De cette union, vont naître Anil puis Urmila, les deux enfants du couple. Entré au bas de l’échelle du service, Kaneti en gravira tous les échelons pour terminer comme Secrétaire Permanent de plusieurs ministères, avant d’être posté au Bureau du Premier ministre, dont il sera un des principaux collaborateurs. Il aura aussi plusieurs fois l’occasion d’agir comme Secrétaire du Cabinet par intérim. Dans The Ubiquitous Royal, son autobiographie publiée il y a quelques années, Kaneti revient sur plusieurs épisodes de sa vie et, surtout, sur son parcours professionnel. Une carrière qui se déroule dans une période charnière de l’histoire de Maurice : celle du passage de l’ère coloniale à l’indépendance. Avec ses défis, ses réussites et aussi ses ratés. L’auteur se penche sur le secteur qu’il connaît le mieux, le service civil qui va, petit à petit, abandonner les valeurs et les pratiques du modèle britannique pour un autre, indéfini, où les règlements seront de plus en plus contournés et dont le copinage politique deviendra une des normes.

Dans ce livre, qui est un hommage à la contribution des Royals à l’évolution de la société mauricienne, Kaneti consacre beaucoup de pages à l’épisode qui a marqué négativement et profondément sa vie et celle de ses collègues qui, comme lui, ont été obligés de prendre une retraite prématurée « dans l’intérêt du service ». C’était en 1982 et le gouvernement travailliste, qui avait géré le pays avec une coalition en dents de scie avec le PMSD après les élections de 1976, était devenu extrêmement impopulaire. À tel point qu’aux élections générales du mois de juin, aucun de ses candidats, même Sir Seewoosagur Ramgoolam, n’arriva à se faire élire.
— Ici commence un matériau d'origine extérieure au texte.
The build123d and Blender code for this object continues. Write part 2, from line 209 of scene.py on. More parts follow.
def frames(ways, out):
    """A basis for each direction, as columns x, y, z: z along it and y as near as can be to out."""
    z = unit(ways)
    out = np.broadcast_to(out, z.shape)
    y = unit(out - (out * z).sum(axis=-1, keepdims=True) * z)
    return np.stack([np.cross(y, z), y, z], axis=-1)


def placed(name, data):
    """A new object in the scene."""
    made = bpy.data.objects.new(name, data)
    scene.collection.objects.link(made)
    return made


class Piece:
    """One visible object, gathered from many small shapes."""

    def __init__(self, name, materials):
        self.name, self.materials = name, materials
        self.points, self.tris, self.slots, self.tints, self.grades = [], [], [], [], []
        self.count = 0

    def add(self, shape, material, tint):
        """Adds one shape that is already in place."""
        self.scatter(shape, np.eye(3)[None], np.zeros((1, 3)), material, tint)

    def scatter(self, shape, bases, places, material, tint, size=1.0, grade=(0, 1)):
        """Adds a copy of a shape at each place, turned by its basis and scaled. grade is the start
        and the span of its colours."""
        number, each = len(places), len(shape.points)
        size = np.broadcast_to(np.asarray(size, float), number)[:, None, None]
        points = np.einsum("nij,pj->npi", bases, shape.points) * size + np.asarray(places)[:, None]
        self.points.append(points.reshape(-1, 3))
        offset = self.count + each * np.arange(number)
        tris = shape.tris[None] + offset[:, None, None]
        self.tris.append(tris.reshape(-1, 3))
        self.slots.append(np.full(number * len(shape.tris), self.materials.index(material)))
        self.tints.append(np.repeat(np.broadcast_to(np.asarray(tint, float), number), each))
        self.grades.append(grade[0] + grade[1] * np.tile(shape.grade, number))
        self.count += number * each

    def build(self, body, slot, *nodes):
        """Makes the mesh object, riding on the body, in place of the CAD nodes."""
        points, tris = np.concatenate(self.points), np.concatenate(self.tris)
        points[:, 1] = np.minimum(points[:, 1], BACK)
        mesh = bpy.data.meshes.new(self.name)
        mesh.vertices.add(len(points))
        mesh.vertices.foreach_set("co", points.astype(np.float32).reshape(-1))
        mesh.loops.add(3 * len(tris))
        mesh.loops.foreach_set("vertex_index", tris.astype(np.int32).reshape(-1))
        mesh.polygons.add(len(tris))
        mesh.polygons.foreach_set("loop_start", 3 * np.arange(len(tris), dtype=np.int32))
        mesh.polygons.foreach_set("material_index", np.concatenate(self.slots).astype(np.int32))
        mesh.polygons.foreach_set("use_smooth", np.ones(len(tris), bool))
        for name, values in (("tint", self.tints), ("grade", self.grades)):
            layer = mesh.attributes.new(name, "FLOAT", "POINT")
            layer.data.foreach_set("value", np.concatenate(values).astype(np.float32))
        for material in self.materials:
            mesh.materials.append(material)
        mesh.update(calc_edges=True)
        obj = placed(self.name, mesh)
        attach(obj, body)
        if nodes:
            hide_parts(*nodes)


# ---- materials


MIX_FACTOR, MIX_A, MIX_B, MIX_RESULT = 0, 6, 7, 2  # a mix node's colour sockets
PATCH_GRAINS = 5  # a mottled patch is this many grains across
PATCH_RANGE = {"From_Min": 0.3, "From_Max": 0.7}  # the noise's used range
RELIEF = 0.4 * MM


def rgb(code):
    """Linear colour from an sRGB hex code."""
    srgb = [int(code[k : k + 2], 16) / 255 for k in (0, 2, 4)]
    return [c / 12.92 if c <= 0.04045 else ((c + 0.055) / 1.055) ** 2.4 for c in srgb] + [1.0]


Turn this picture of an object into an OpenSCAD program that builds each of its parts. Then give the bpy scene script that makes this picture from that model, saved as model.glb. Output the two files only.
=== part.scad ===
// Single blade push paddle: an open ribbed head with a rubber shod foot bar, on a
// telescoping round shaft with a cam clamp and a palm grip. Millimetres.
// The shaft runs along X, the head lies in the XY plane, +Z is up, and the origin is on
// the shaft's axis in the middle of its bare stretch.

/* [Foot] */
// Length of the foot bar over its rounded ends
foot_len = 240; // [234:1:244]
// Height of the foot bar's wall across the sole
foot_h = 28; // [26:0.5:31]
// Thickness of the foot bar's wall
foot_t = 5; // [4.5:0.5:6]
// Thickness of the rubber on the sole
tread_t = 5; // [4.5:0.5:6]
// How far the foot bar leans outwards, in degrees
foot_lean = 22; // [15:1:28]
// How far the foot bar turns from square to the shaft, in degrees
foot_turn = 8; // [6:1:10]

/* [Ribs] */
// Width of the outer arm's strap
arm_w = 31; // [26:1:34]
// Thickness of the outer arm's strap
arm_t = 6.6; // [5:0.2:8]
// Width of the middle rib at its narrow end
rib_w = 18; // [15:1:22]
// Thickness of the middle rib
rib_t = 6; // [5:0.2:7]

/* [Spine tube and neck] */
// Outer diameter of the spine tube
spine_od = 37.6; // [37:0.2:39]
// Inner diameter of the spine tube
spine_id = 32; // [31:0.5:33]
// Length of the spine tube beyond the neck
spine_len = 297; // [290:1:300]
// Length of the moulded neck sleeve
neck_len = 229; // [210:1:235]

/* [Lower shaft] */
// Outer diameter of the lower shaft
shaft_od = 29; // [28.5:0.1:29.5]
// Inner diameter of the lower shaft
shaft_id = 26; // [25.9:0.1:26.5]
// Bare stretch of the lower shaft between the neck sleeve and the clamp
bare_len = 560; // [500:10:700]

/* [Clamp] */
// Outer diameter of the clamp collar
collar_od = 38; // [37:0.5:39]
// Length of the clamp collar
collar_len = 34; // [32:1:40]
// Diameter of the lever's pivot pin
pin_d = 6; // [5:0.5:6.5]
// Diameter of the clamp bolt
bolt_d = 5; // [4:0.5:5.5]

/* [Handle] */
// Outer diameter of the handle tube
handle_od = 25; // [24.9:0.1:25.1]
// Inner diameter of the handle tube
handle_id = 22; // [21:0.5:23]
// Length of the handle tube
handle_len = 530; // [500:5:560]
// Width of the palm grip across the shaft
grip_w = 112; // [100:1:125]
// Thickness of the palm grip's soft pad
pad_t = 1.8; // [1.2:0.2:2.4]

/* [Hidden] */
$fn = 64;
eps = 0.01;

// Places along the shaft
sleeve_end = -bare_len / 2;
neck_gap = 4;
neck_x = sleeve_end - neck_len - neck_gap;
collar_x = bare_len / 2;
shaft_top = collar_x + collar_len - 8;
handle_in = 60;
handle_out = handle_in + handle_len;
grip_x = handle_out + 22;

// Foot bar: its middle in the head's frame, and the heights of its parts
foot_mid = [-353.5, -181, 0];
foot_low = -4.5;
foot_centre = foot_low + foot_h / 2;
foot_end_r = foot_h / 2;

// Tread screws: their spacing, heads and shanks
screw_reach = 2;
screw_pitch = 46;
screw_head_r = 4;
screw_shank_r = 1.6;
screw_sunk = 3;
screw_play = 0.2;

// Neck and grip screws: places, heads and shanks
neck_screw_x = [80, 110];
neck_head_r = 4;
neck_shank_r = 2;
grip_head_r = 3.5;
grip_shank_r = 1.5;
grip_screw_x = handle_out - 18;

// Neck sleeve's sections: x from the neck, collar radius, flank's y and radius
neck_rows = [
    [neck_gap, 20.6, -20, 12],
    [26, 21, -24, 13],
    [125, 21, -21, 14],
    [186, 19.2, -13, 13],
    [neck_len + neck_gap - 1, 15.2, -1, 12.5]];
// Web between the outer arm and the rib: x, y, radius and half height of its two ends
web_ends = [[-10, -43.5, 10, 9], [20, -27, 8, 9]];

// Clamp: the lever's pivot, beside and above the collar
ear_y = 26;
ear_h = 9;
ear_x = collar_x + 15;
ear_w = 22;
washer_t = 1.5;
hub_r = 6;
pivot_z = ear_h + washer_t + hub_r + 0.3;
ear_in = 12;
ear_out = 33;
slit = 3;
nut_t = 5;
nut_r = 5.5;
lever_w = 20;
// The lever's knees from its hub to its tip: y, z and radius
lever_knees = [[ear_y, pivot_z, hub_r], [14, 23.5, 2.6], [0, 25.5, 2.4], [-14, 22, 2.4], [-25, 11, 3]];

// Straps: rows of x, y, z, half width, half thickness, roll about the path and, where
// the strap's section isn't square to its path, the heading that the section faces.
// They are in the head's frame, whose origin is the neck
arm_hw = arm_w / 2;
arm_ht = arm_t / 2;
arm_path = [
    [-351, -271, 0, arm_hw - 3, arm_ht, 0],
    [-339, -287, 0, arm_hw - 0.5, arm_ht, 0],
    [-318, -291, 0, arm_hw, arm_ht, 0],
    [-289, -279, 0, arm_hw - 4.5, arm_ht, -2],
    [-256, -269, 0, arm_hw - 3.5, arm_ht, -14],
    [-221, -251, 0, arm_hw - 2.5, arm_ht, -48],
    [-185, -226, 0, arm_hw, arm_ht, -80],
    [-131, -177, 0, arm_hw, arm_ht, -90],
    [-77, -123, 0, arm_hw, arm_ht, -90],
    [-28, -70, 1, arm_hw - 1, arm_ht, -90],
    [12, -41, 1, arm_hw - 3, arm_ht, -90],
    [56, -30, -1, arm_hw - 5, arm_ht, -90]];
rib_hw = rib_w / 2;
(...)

Par un 60 – 0 totalement imprévisible, les Mauriciens plébiscitent l’alliance MMM/PSM qui avait fait campagne contre la corruption et les passe-droits et pour le respect de la démocratie et de la justice. Mais une des premières actions du nouveau gouvernement sera de faire amender la Constitution pour obliger un petit groupe de fonctionnaires, dont Kaneti, à prendre leur retraite anticipée « in the public interest ». Ce qui fut qualifié d’opération « leve paké alé » sous le gouvernement travailliste, à partir de 1995, fut, en fait, initiée par le gouvernement MMM/PSM élu en 1982.

Cet amendement constitutionnel, qualifié de honteux par certains historiens, démontra que les vainqueurs de 1982 étaient capables d’en faire autant, sinon pire, que leurs prédécesseurs dans le domaine de la vengeance politique et du non-respect des règles démocratiques dont ils se proclamaient les champions. Beaucoup pensent que cet amendement, ainsi que ce qu’il révélait de ceux qui l’avaient écrit et fait voter, fut une des raisons de la baisse de popularité et du manque de confiance de nombreux Mauriciens dans les vainqueurs des élections de juin 1982. Cette retraite professionnelle imposée marqua au fer rouge Kaneti et sa famille – comme toutes les familles des hauts fonctionnaires qui en furent les victimes. Mais en dépit de cette blessure qu’il avait subie alors qu’il était à la fleur de l’âge, Kaneti s’était refait une vie et trouvé des occupations diverses et variées pour s’occuper. Avec Champa, sa complice des bons et des mauvais jours, il fut un père attentionné pour ses deux enfants aux caractères trempés, pour dire le moins ; un gr and-père affectueux pour ses petits-enfants et un bon vivant aimant et provoquant la discussion, parfois jusqu’à la provocation, pour ses nombreux amis.
J’aimerais conclure cet obituaire/hommage à Kaneti Banymandhub, homme qui croyait aux forces de l’esprit, par ces deux lignes qu’il emprunta à Charles Dickens pour terminer The Ubiquitous Royal, livre dont je recommande la lecture : “ I now do a far, far better work than I have ever done. I now go to a far, far better rest than I have ever known.”